The general conclusion of the critical discussion is that in the second gospel on the whole we hear the language of a reporter who had often listened to one who claimed to have been present at the scenes he described. The weight of traditional as well as of internal evidence goes to show that it was produced in Rome about 70 A.D., perhaps rather after than before that date. Apart from what he had heard in Petrine circles, the author doubtless felt himself at liberty to make use of whatever he may have gleaned elsewhere from what he deemed trustworthy sources for the Galilean and Jerusalem tradition. It is even a question whether he may not actually have seen or heard read, in whole or in part, the 'logia' of Matthew. That the second gospel was used by the authors both of the first and of the third may be regarded as now made out. On the assumption that the 'logia' of Matthew contained absolutely no narrative material, it used to be argued that the second gospel must originally have been somewhat fuller than it now is ('original' Mark, 'Ur-Marcus'). But this theory is now very generally given up. A more likely supposition is that the original form was shorter than the present. Mark, xvi. 9-20, is confessedly late. It is not improbable that the preface, i. 1-3, was at one time absent. Some have thought that vii. 24-viii. 26 did not occur in the copy of Mark used by Luke. Reuss has long held that the original Mark consisted only of i. 21-vi. 48 and viii. 27-xiii. 37. It is not unlikely that editorial insertions and alterations have been made throughout.
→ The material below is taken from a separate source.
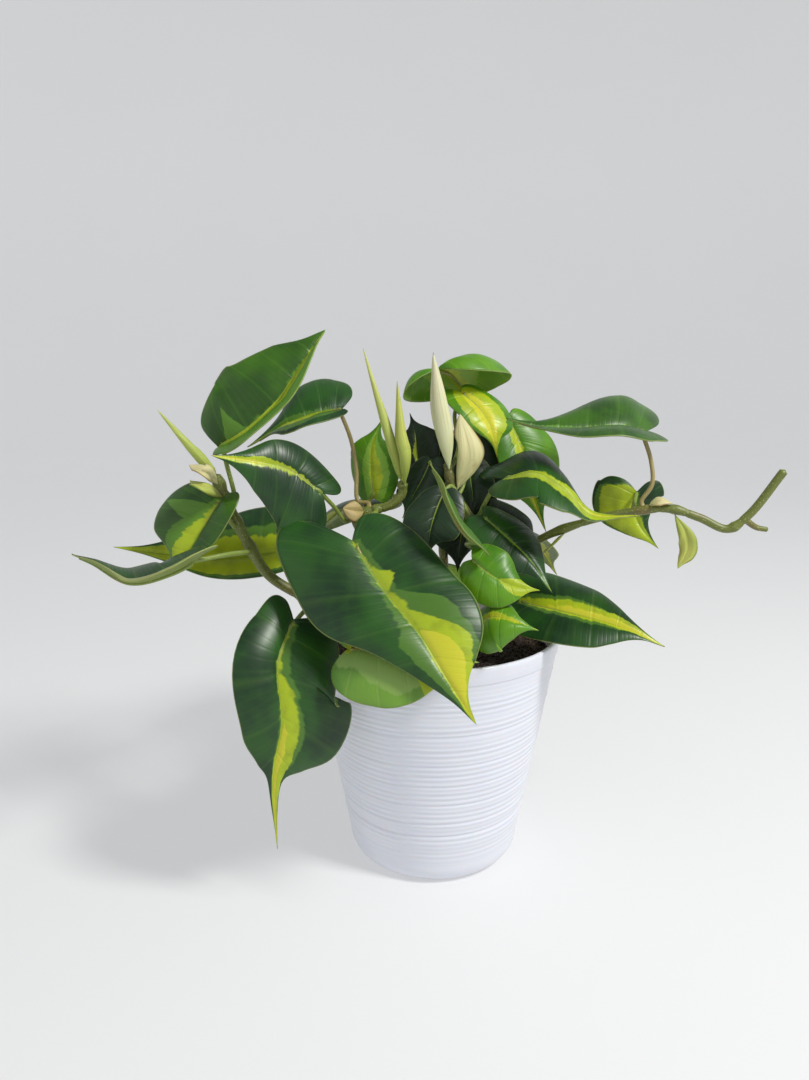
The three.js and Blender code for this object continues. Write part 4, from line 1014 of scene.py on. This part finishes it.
BACKDROP_SIDES = 96
bend = np.linspace(0, math.pi / 2, 16)
sweep = [(0.0, -0.0002)] + [(2.0 + math.sin(turn), 0.9998 - math.cos(turn)) for turn in bend] + [(3.05, 2.6)]
backdrop_mesh = bpy.data.meshes.new("backdrop")
corners, panels = [(0.0, 0.0, -0.0002)], []
for radius, height in sweep[1:]:
    for i in range(BACKDROP_SIDES):
        turn = 2 * math.pi * i / BACKDROP_SIDES
        corners.append((radius * math.cos(turn), radius * math.sin(turn), height))
for i in range(BACKDROP_SIDES):
    j = (i + 1) % BACKDROP_SIDES
    panels.append((0, 1 + i, 1 + j))
    for ring in range(len(sweep) - 2):
        low, high = 1 + ring * BACKDROP_SIDES, 1 + (ring + 1) * BACKDROP_SIDES
        panels.append((low + i, high + i, high + j, low + j))
backdrop_mesh.from_pydata(corners, [], panels)
backdrop_mesh.shade_smooth()
backdrop_paint, add, join, shader = finish_tree("backdrop_paint", 0.9, Emission_Color=(1.0, 1.0, 1.0, 1.0),
                                                Emission_Strength=0.34)
whole_floor = add("ShaderNodeTexCoord").outputs["Object"]
speck = add("ShaderNodeTexNoise", {"Vector": whole_floor, "Scale": 3.0}).outputs["Fac"]
join(mixed(add, speck, linear(186, 187, 189), linear(190, 191, 192)), shader.inputs["Base Color"])
backdrop = place("backdrop", backdrop_mesh, backdrop_paint)

world = bpy.data.worlds.new("pale_sky")
bpy.context.scene.world = world
world.use_nodes = True
world.node_tree.nodes["Background"].inputs["Color"].default_value = (0.93, 0.96, 1.0, 1.0)
world.node_tree.nodes["Background"].inputs["Strength"].default_value = 0.34


def soft_light(name, where, towards, size, power, tint):
    """A square soft light at a place, turned towards a point."""
    lamp = bpy.data.lights.new(name, "AREA")
    lamp.shape = "SQUARE"
    lamp.size = size
    lamp.energy = power
    lamp.color = tint
    light = bpy.data.objects.new(name, lamp)
    bpy.context.collection.objects.link(light)
    light.location = where
    aim = light.location.copy()
    aim.xyz = towards
    light.rotation_euler = (aim - light.location).to_track_quat("-Z", "Y").to_euler()


soft_light("key", (0.62, -0.42, 0.95), (0.0, 0.0, 0.12), 0.2, 10.0, (1.0, 0.98, 0.94))
soft_light("fill", (-0.9, -0.8, 0.7), (0.0, 0.0, 0.13), 1.2, 0.8, (0.93, 0.96, 1.0))

view = bpy.data.cameras.new("view")
view.lens = 27.03
view.sensor_width = 36.0
camera = bpy.data.objects.new("view", view)
bpy.context.collection.objects.link(camera)
camera.location = (0.0, -0.4053, 0.255)
camera.rotation_euler = (math.radians(90 - 12.17), math.radians(0.19), math.radians(2.12))
bpy.context.scene.camera = camera
bpy.context.scene.view_settings.view_transform = "Standard"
Critical investigation into the genesis of the synoptical gospels, though far advanced, cannot be said to have reached completion, and there is good reason to hope that scholarship may yet succeed in reaching still more definite results.
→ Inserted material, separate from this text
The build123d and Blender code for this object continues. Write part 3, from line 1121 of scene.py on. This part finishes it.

See the works enumerated under GOSPELS, especially the introductions of Holtzmann and Weiss, and also the commentaries by these authors (Weiss, 7th ed. of Meyer, 1885; Holtzmann, 1889). Compare also P. Ewald, Das Hauptproblem der Evangelienfrage (1890). The English text of Mark is printed, and its relations to Matthew and Luke graphically exhibited, in Abbott and Rushbrooke's Common Tradition of the Synoptic Gospels (1884). A suggestive reconstruction of the supposed first redaction of Mark is given in Solger's Urevangelium (1890).